IT WAS AUGUST 2020 and the United States had just surpassed its 5 millionth reported Covid-19 case. Meanwhile, hundreds of fires raged across my home state of California, incinerating small towns. Local news toggled between maps with red blotches indicating Covid hot spots or areas vulnerable to the fire’s path. I imagined embers leaping closer to home or toxic air swirling outside, a concoction of virus and smoke. While I was safe and sheltered with a well-stocked emergency bag nearby, I found myself ill-equipped and incapable of keeping my head calm as the foundations of my world—routines, interactions, surroundings—melted away.
Disasters break us because they feel uncontainable and uncontrollable. The earliest use of the word disaster dates back to the 16th century, and it was used to describe mass devastation—plagues, floods, wars—thought to be caused by the movements of stars. Today, we no longer blame celestial bodies for upending our lives, but this does not mean disasters are easier to manage.

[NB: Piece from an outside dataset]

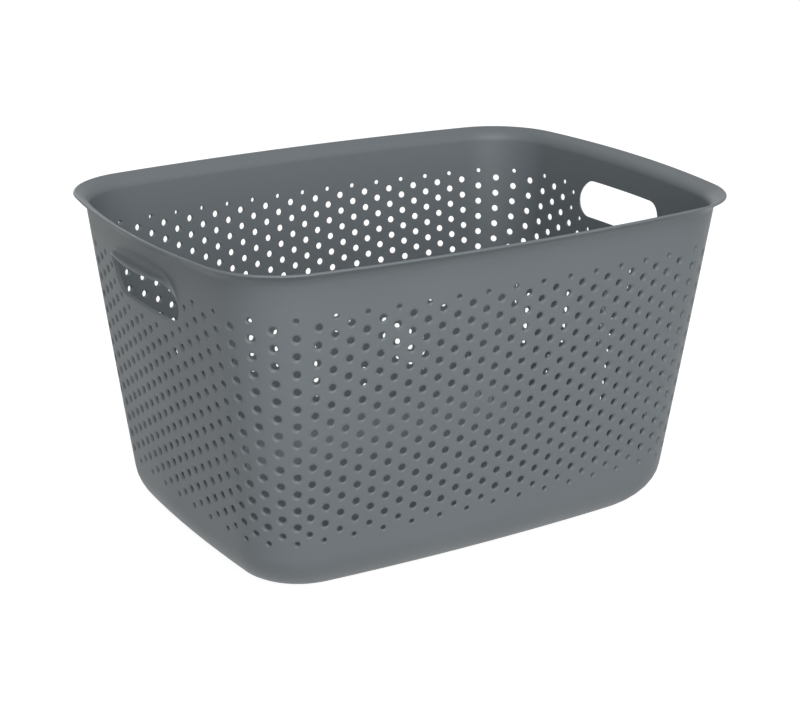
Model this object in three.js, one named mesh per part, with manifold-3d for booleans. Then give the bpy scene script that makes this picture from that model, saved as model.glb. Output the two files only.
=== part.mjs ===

Researchers expect that the psychological scars of the pandemic will run deep: A recent CDC survey showed that anxiety and depression increased by 30 percent since 2019. Other problems multiply as political and social foundations unravel, while social media amplifies the chaos. “People who substantially engage with the media are more distressed, even if they did not experience the harm firsthand,” Roxane Cohen Silver, a professor of psychological science at UC Irvine told me. She has studied disasters like the 2010 earthquake and tsunami in Bio Bio, Chile, and the 2013 Boston Marathon bombing. She also studies how media coverage can trigger stress, which then makes people consume more content to justify the stress. “It is a difficult cycle to break away from the more fearful and hypervigilant we become,” she says. We are trapped in a carousel of crises—an unstoppable hell ride—that we simultaneously suffer together and alone.